One fear I had going into this weekend's Mockingjay, Part 2 was that the careful dynamic the filmmakers had spent three movies crafting would be botched. I worried that the hero role Katniss has embraced this entire series would be circumvented to allow Peeta his “moment." You know what I mean; any science fiction fan has seen this happen. A physically strong, powerful, and intelligent female character is introduced, only to have her downgraded to a bumbling idiot by the series' end. It happened in the Star Wars prequels; Natalie Portman’s Queen Amidala was a cunning politician in the first two films, but became a helpless, walking uterus by Revenge of the Sith. In The Matrix trilogy, meanwhile, it’s hinted that perhaps Trinity would end up being “The One,” but like so many women before her, she ends up existing only to bring the male hero to his destiny.

These are just two of the many examples I could name; in female-led franchises like The Hunger Games, it happens more often than not that a woman's entire purpose ends up being to support a guy on his super important journey, despite all the character development she's previously undergone.

So I was thrilled to discover that thankfully, Mockingjay, Part 2, doesn’t muck it up.
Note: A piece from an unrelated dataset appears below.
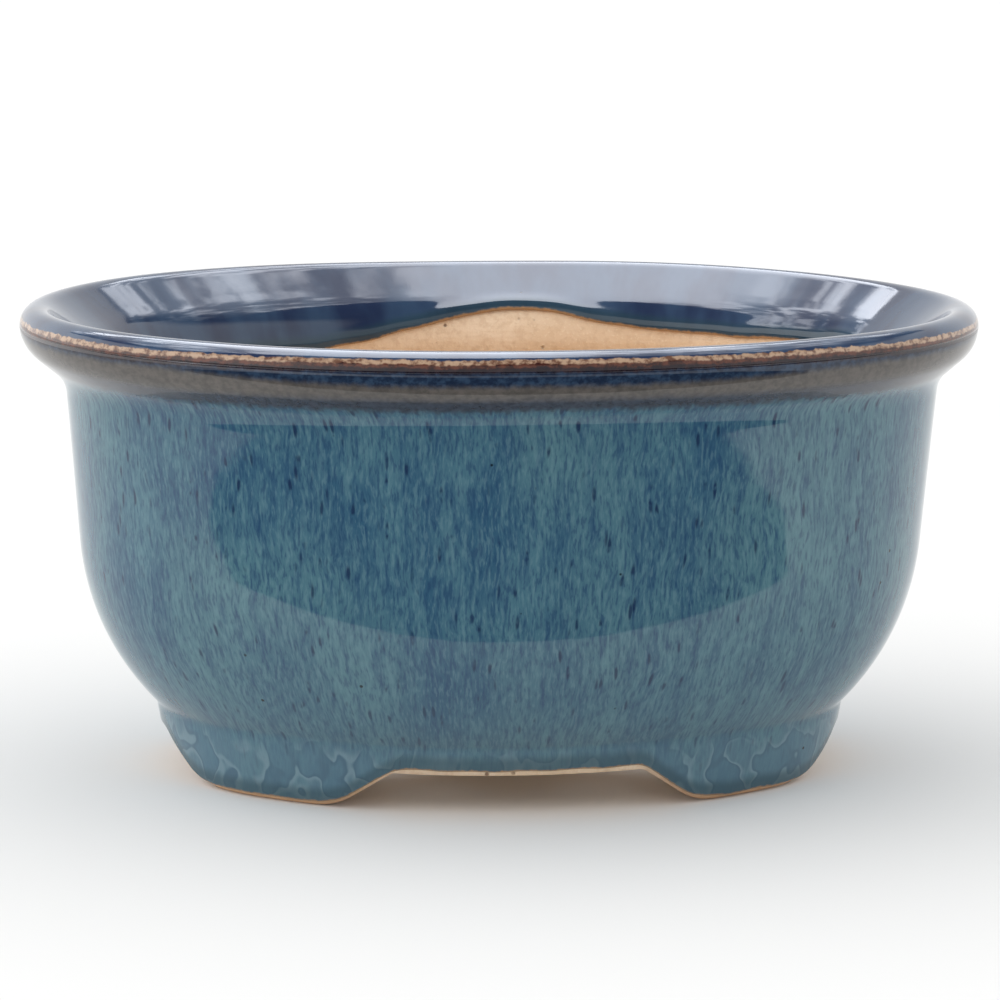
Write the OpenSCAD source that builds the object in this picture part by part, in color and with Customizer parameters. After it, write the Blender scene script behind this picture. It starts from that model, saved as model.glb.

All throughout the movie, Peeta still needs saving, both physically and emotionally — perhaps more than he ever has before. Not only does Katniss put herself in harm’s way time and again to ensure his survival, but as a result of his brainwashing, it becomes Katniss’ responsibility to bring Peeta back mentally. She expends her energy protecting both his body and his mind, because having Peeta back physically means nothing if he’s not there emotionally, too. It should come as no surprise then, to those who haven't read the novels, who Katniss chooses in the end. Choosing Gale was always going to mean submitting to a gender role she was never comfortable with., but by ending up with Peeta, Katniss is able to stay both the mother and father, the protector and the provider. And from the beginning, that all she ever knew how to do.